How will the final data be shared?
Questions to consider: How will future researchers gain access to this data? 
Suggestion: The fewer barriers the better. In the past, it was not uncommon for researchers to contact the PI directly and request their research data directly. This approach introduces innumerable difficulties and is not accepted as an appropriate data sharing plan by grant funding agencies. Ideally, researchers should have immediate access to research data without needing to contact the original PI. The best way to provide this access is through a data depository (see data archives and data sharing tab).
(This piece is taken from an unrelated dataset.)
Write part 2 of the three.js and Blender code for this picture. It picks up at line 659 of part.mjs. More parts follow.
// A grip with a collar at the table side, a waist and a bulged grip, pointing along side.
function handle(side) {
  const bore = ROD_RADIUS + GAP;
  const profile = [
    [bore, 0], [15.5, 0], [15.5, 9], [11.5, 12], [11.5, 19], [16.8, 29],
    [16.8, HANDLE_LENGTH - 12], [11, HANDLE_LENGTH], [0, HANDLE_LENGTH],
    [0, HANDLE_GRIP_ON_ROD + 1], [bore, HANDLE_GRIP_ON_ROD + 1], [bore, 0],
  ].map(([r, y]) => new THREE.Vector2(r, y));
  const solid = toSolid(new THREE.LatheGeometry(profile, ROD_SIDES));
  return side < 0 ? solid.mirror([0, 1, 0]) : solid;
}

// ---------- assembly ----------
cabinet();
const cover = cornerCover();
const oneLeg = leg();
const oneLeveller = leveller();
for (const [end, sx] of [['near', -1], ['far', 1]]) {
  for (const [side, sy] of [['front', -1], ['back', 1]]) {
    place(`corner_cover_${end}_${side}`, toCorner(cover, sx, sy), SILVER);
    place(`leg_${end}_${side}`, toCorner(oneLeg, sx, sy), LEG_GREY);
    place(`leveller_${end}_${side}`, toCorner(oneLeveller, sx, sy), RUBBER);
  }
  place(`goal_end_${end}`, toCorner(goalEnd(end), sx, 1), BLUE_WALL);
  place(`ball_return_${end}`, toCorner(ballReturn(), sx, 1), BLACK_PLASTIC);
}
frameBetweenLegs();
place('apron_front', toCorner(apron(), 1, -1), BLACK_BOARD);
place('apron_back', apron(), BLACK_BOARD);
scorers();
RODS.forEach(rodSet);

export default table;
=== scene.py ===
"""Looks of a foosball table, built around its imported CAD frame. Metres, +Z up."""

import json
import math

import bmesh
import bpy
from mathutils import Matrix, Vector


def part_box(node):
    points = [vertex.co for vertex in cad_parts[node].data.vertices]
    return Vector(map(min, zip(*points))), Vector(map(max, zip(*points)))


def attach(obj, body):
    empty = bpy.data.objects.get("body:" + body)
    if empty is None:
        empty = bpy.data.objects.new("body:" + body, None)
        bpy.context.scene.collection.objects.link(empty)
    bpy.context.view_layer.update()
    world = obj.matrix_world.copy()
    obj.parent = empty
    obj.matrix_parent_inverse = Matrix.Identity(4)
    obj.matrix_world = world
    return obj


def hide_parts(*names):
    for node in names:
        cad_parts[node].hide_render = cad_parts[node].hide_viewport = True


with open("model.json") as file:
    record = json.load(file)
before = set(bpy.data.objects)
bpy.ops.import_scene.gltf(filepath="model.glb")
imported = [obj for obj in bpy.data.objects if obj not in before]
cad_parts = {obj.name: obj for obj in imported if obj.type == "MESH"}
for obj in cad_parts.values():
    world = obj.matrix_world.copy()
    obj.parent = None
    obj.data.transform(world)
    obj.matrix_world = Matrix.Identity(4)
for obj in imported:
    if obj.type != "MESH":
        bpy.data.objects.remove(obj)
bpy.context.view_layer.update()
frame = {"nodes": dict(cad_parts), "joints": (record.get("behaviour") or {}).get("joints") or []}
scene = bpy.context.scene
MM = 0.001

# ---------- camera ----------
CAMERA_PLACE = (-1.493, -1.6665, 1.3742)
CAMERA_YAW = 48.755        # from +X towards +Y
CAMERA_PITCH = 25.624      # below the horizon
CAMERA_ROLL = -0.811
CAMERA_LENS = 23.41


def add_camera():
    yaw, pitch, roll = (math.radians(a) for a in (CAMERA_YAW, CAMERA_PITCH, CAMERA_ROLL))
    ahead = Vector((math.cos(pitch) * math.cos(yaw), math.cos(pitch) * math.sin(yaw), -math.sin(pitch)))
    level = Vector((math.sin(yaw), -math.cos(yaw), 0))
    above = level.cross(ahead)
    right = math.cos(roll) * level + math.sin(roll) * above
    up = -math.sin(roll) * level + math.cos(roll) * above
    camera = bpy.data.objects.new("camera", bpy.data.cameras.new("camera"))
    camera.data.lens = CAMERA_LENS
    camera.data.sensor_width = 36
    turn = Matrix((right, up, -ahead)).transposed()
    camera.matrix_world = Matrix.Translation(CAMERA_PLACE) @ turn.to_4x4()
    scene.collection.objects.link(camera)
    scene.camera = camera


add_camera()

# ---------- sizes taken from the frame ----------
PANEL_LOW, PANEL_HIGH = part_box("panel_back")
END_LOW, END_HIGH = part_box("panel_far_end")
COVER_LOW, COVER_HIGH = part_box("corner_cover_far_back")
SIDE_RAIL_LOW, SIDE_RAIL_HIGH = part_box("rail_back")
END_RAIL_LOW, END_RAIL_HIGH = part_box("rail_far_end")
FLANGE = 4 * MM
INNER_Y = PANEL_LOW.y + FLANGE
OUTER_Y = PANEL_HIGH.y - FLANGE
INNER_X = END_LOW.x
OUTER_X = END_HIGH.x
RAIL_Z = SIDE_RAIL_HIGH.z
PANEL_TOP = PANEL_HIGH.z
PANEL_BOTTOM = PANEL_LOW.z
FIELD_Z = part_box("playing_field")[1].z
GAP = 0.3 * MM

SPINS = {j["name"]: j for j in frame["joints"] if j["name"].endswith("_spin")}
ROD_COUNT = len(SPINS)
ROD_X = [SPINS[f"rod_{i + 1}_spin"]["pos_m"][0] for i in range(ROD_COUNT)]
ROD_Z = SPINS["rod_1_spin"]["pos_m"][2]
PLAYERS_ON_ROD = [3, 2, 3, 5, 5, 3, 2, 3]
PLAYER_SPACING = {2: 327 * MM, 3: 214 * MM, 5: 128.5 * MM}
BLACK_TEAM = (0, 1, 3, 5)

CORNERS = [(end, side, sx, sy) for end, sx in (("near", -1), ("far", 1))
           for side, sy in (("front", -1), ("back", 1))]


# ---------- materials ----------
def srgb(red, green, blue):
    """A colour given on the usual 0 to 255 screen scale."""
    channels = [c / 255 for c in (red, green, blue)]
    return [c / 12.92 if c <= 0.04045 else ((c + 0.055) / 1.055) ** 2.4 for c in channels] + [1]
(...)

Will there be restrictions on your data sharing?
Questions to consider: Will there be an embargo period before researchers may access your shared data? Is there data that will not be shared for privacy reasons? Are there ethics, privacy, copyright, or intellectual property issues that prevent data sharing? 
Suggestion: If you are applying for a grant, be sure to at least meet the minimum data sharing requirements in your proposal. If you are restricting access to the data, explain why in the Data Management Plan.

Responsibilities 

Who is responsible for data management?
Questions to consider: Who is responsible for implementing the data management plan, reviewing its content, and ensuring metadata, data quality, storage, backup, and archiving.
Suggestion: Data collection, accuracy, quality, and grant compliance is the responsibility of the PI, though there are offices at PSU to assist researchers. The Library provides DMP workshops and trainings in data management, the Office of Information Technology assists with live data storage and intellectual property, and the office of Research and Graduate Studies assists with the grant process. Finally, if researchers deposit their data in PDXScholar, the Institutional Repository of Portland State University, the library will ensure long term access that is in compliance with federal grant requirements.